Russkaja is a musical group from Vienna, Austria that combines musical elements of heavy metal, polka, ska, and a taste of the motherland to create their unique sound. Creating a strange and beautiful mix of sounds, the unique sound of “Russian Turbo Polka Metal” makes the band’s covers and original content a memorable experience for its listeners.Today, we will be discussing their songs “Ras, Dwa, Tri” and “Da Mama” off their 2010 album “Russian Voodoo”.

“Ras Dwa Tri” is the first song on their album, and it absolutely shreds. Ras, Dwa, Tri, which translates from Russian to One, Two, Three, would make you think that the song is about learning Russian numbers or that it would be some kind of waltz, right? Wrong.
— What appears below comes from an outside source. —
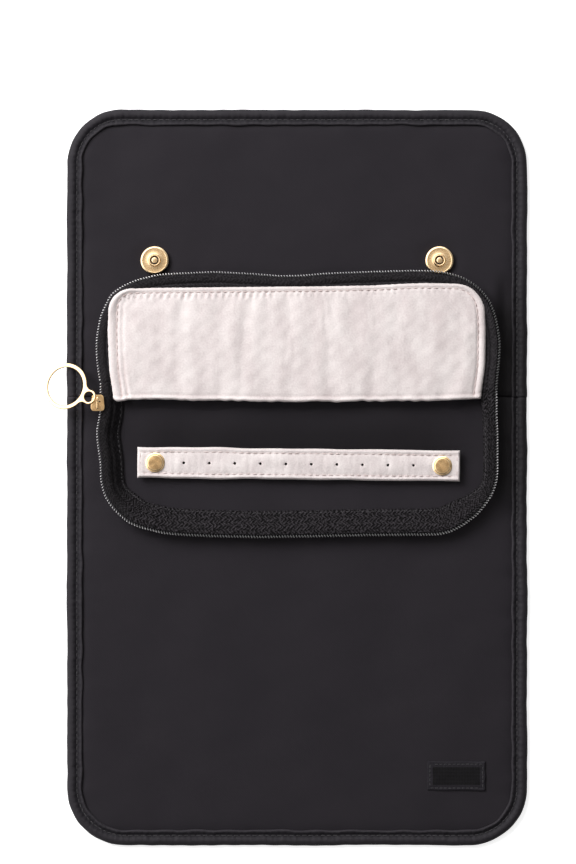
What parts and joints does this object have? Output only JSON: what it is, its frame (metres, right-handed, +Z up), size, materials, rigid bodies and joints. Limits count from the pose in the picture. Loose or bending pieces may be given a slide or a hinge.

Thanks to the amazing powers of Google Translate, I can tell you that the song is about lighting anyone and everyone on fire! Don’t believe me? The few times in the song when lead singer Georgij Makazaria sings in English he either says “Set on fire!”, “Jump on fire!” or “Light on fire!” It’s about what you would expect from a Russian ska band. Otherwise, the song is worth a listen, even though I wouldn’t call it my favorite.

“Da Mama” is a lot like a mosh pit at Oktoberfest. You have no idea what is going on, someone is screaming into a microphone and you feel indecent when you are not wearing lederhosen. An absolute assault on the eardrums, “Da Mama” combines fast moving saxophone riffs, angry Russian screaming and the aesthetic of a viking’s workout playlist into a package that is a treat to listen to.

Right from the start, the song opens with an impressive saxophone riff. It then quickly turns into a peanut-butter-and-mayo combination of deep Russian man screaming and an even deeper-depressed Russian man chanting. The composition combines the epic intensity of heavy metal while staying true to the silliness of Romanian-style polka.

The song sounds as if System of a Down collaborated with “Weird Al” Yankovic to help a depressed Russian man-child let out anger because his mother wouldn’t let him play with his friends. The song follows this formula of angry screaming, depressed chanting, blaring saxophones and hilariously epic build-up until its abrupt ending.

The song ends with an homage to Queen’s “Bohemian Rhapsody,” but instead of pleading to his mama for forgiveness, Makazaria screams to his mama as if he wishes an eternal damnation upon her. “Da Mama” is definitely one of, if not, my favorite song by Russkaja. I would highly recommend listening to this musical masterpiece if you have not already.